Restate word for word the lines that begin the listing and end with the line holding "tint: Tree = field(default_factory=plating_tint)".

Start of COLLECTED DATA

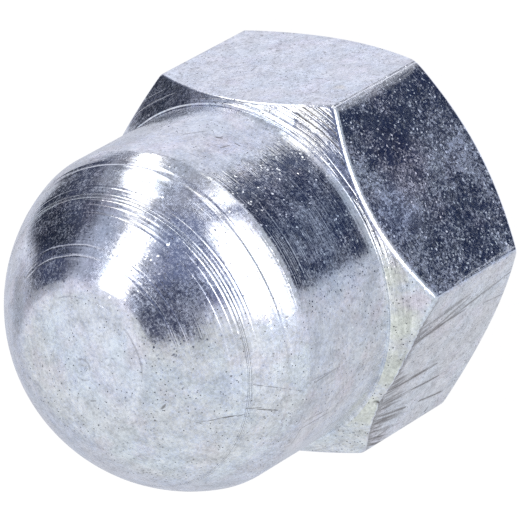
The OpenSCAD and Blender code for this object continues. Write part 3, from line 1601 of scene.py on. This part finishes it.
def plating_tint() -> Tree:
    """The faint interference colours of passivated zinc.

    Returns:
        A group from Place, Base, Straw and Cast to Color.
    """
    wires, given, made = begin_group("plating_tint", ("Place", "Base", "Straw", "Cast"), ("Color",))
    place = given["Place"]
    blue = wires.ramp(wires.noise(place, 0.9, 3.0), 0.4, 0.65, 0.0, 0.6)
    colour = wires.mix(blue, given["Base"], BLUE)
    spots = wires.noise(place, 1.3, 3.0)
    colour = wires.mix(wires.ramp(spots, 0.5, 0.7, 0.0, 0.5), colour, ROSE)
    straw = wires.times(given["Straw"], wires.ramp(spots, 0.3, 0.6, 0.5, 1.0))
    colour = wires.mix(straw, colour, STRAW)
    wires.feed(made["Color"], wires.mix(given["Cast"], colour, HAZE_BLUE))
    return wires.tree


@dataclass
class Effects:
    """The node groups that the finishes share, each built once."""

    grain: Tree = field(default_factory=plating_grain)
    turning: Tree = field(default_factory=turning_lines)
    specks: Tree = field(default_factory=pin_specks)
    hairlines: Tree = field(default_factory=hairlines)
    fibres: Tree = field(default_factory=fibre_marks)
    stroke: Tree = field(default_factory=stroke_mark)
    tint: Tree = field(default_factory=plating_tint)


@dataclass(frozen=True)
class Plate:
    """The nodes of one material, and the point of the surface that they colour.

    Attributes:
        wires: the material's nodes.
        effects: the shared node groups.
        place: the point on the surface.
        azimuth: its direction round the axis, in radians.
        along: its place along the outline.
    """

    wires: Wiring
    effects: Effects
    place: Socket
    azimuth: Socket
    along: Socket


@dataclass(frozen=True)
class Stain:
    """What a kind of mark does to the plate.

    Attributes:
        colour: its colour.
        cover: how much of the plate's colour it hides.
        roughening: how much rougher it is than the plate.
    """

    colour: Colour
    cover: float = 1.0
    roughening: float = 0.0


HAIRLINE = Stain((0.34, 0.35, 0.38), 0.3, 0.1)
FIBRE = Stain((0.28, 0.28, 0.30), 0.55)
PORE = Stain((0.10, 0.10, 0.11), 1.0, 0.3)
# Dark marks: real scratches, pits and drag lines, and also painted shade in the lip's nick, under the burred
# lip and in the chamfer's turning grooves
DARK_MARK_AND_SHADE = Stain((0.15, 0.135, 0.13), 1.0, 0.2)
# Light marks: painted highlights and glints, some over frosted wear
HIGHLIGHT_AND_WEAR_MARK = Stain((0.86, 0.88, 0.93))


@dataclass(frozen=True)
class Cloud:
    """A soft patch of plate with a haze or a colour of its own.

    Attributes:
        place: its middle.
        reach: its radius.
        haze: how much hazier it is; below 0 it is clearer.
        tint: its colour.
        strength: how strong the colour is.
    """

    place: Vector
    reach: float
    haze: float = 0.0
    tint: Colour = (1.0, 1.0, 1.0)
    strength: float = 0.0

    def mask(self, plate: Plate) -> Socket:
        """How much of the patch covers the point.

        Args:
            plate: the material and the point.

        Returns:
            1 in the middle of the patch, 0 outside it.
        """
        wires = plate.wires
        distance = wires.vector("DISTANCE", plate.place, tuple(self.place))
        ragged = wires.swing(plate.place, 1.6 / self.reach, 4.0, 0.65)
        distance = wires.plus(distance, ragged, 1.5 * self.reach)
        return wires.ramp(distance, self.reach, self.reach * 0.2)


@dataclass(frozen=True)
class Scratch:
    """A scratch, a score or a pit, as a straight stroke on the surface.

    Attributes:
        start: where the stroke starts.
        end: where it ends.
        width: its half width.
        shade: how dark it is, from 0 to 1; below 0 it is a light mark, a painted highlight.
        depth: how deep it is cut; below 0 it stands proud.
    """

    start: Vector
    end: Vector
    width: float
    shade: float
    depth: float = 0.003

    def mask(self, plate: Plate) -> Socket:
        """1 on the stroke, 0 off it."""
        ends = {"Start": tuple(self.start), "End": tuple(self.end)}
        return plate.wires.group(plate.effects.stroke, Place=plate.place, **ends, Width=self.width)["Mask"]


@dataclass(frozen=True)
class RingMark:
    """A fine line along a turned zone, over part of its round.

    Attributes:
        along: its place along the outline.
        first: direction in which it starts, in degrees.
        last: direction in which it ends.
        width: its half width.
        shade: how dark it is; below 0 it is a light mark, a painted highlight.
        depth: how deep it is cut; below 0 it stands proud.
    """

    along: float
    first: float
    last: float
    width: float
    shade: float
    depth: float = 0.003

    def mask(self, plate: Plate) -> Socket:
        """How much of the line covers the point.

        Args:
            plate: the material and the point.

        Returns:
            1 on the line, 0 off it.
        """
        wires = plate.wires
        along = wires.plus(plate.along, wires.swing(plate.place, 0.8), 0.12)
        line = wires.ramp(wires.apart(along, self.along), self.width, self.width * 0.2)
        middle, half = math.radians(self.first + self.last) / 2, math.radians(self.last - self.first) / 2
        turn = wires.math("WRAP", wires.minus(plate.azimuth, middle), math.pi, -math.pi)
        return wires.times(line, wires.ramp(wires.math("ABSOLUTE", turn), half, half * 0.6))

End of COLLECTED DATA

→ **EXERCISE RESULT**:
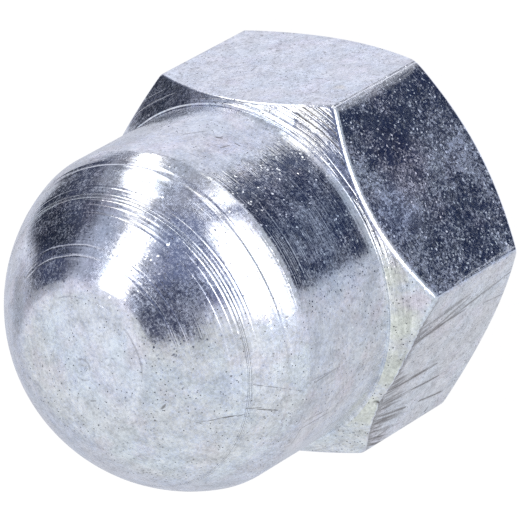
The OpenSCAD and Blender code for this object continues. Write part 3, from line 1601 of scene.py on. This part finishes it.
def plating_tint() -> Tree:
    """The faint interference colours of passivated zinc.

    Returns:
        A group from Place, Base, Straw and Cast to Color.
    """
    wires, given, made = begin_group("plating_tint", ("Place", "Base", "Straw", "Cast"), ("Color",))
    place = given["Place"]
    blue = wires.ramp(wires.noise(place, 0.9, 3.0), 0.4, 0.65, 0.0, 0.6)
    colour = wires.mix(blue, given["Base"], BLUE)
    spots = wires.noise(place, 1.3, 3.0)
    colour = wires.mix(wires.ramp(spots, 0.5, 0.7, 0.0, 0.5), colour, ROSE)
    straw = wires.times(given["Straw"], wires.ramp(spots, 0.3, 0.6, 0.5, 1.0))
    colour = wires.mix(straw, colour, STRAW)
    wires.feed(made["Color"], wires.mix(given["Cast"], colour, HAZE_BLUE))
    return wires.tree


@dataclass
class Effects:
    """The node groups that the finishes share, each built once."""

    grain: Tree = field(default_factory=plating_grain)
    turning: Tree = field(default_factory=turning_lines)
    specks: Tree = field(default_factory=pin_specks)
    hairlines: Tree = field(default_factory=hairlines)
    fibres: Tree = field(default_factory=fibre_marks)
    stroke: Tree = field(default_factory=stroke_mark)
    tint: Tree = field(default_factory=plating_tint)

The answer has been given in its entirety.